2/ Notes on the works

shade/gradient – Catherine Lamb

Catherine Lamb’s work is characterized by her insistence on what she terms the ‘interaction of tone.’ In pieces such as her shade/gradient, precisely tuned intervals are played slowly at subtle volumes, blending and generating a variety of difference and combination tones, phasing, beating, and aural illusions. These techniques often serve as the foundation for the later music of James Tenney. The resulting effect from how she employs them exhibits clear similarities to the atmosphere in Radigue’s more recent acoustic works, which are playful yet fascinating in their details.


Fragmente-Stille, an Diotima – Luigi Nono

The string quartet Fragmente-Stille, an Diotima, is described as a turning point not only in Luigi Nono’s oeuvre, but also in the history of musical modernism. Often, the critical commentary focuses on the surprise of a piece formed out of introverted sound fragments and silent quotations from the romantic poet Hölderlin presented by a composer who had had a reputation for three decades of producing intense, confrontational music with revolutionary political intentions. This quartet clearly signals a heightened emphasis on musical self-reflection, however, the overarching context is no less ‘political’ than before: it is concerned with the utopian transformation of the act of listening.


For organ and brass – Ellen Arkbro

In her piece For organ and brass, Stockholm-based composer Ellen Arkbro looks back at her studies in just intonation with La Monte Young, focusing on tuning, intonation, and harmonic modulation. This piece was composed for the 400-year-old Scherer-Organ in Tangermünde, an instrument with a specific type of tuning known as meantone temperament. The Orgelpark is one of the few concert venues today with an instrument built in this temperament.


About Clarence Barlow

A concert featuring Clarence Barlow’s music will serve as a tribute to the composer, who passed away on June 29, 2023. Clarence Barlow had a distinguished career as a composer and professor of composition and sonology at the Hague Conservatory for over 20 years, as well as in Hochschule für Musik und Tanz Köln and Santa Barbara University, California. This makes his music very resonant with the concept of ‘Echonance’ as he was an inspiring figure propagating this avant-garde movement to many students, including having been a teacher of curator Claudio F Baroni, and discussion moderator Samuel Vriezen.
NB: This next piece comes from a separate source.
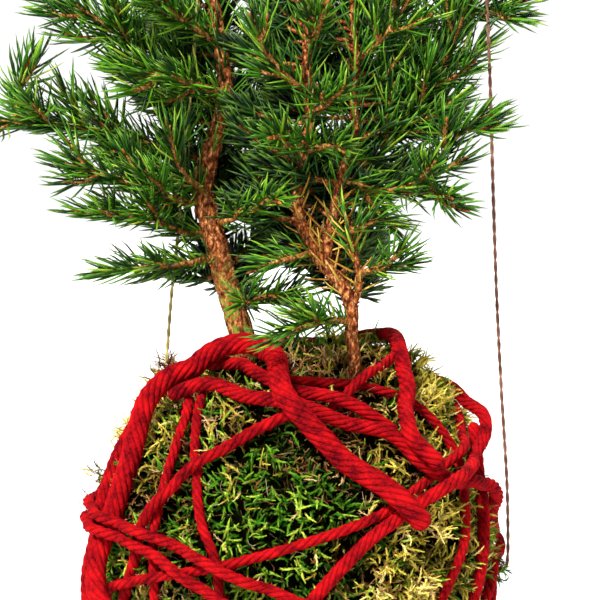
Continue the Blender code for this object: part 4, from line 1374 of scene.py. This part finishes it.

Rhythm, Presence, Voice – Gabriel Paiuk

The relation between language, meaning and music has an extensive history. Often this relationship is bound to the habitual setting of words into music. In those cases, meaning is presumed to emerge from the capacity of language to refer to entities or events in the world. Nonetheless, and beyond the capacity of language to prompt references, language also produces meaning through rhythm (prosody), melodic articulations (intonation), stresses, pauses and the fundamental possibility of coupling different sensing agents. Rhythm, Presence, Voice unfolds across the space in-between music and language. It explores the material and rhythmical qualities of language as a realm where the possibility of meaning appears.


Degrees of Transparency – Gabriel Paiuk

Degrees of Transparency deals with how sound – and especially the tools used to produce and mediate sound – play a role in our engagement with the world around us. It is a semi-improvised performance for piano, soundtrack and a variable loudspeaker setup that explores the acoustic protocols of sound staging in the concert setup. Both piano and loudspeakers are addressed as nodes in histories and forms of expression that modulate what we perceive as fictional or real.


Haptic Room Study #4 / A sound map of the Housatonic River – Adi Hollander & Annea Lockwood

The 4th installation of Haptic Room Studies focuses on tactile spatialization and the distinction between hearing and listening, emphasizing how tactile listening encourages active engagement. The Haptic Room study installation transforms sound into a tactile experience using a multi-channel haptic sound system. However, the spatial arrangement of the installation using ‘haptic speakers’ presents challenges as it restricts the impact to areas in direct contact with the body. Participants are encouraged to actively engage with the environment. For this installation, Adi Hollander works with  A Sound Map of the Housatonic River, a piece by composer Annea Lockwood.

This sonic map follows the course of the Housatonic River, from its sources in the Berkshire Mountains to the mouth at Milford, Long Island Sound. Annea Lockwood, captivated by the multi-layered complexity of river sounds, has dedicated years to exploring them. Hearing and feeling these sounds offer a different experience from a visual scan – a more intimate one. The energy flow of a river becomes palpable through the sounds created by the friction between the current and riverbed, current and riverbank. 


Occam Ocean – Eliane Radigue

Radigue’s Occam’s Ocean is the only orchestral piece she has composed, creating a different performance dynamic to the solo pieces on the previous festival. This demanded a titanic job, since Eliane does not write her music down in notes but transmits the sound concepts orally, and individually to each of the musicians. She said:  “The transmission method is said to be oral, but in the end, it is more relational, almost like osmosis. While I define the rules, the structure of Occam Ocean is deliberately flexible, yet present, because it serves as a guide for the musicians. Later we evolved together. You could almost say that the piece was created organically, on its own as I have often stated, each of my instrumental pieces is a shared creation”.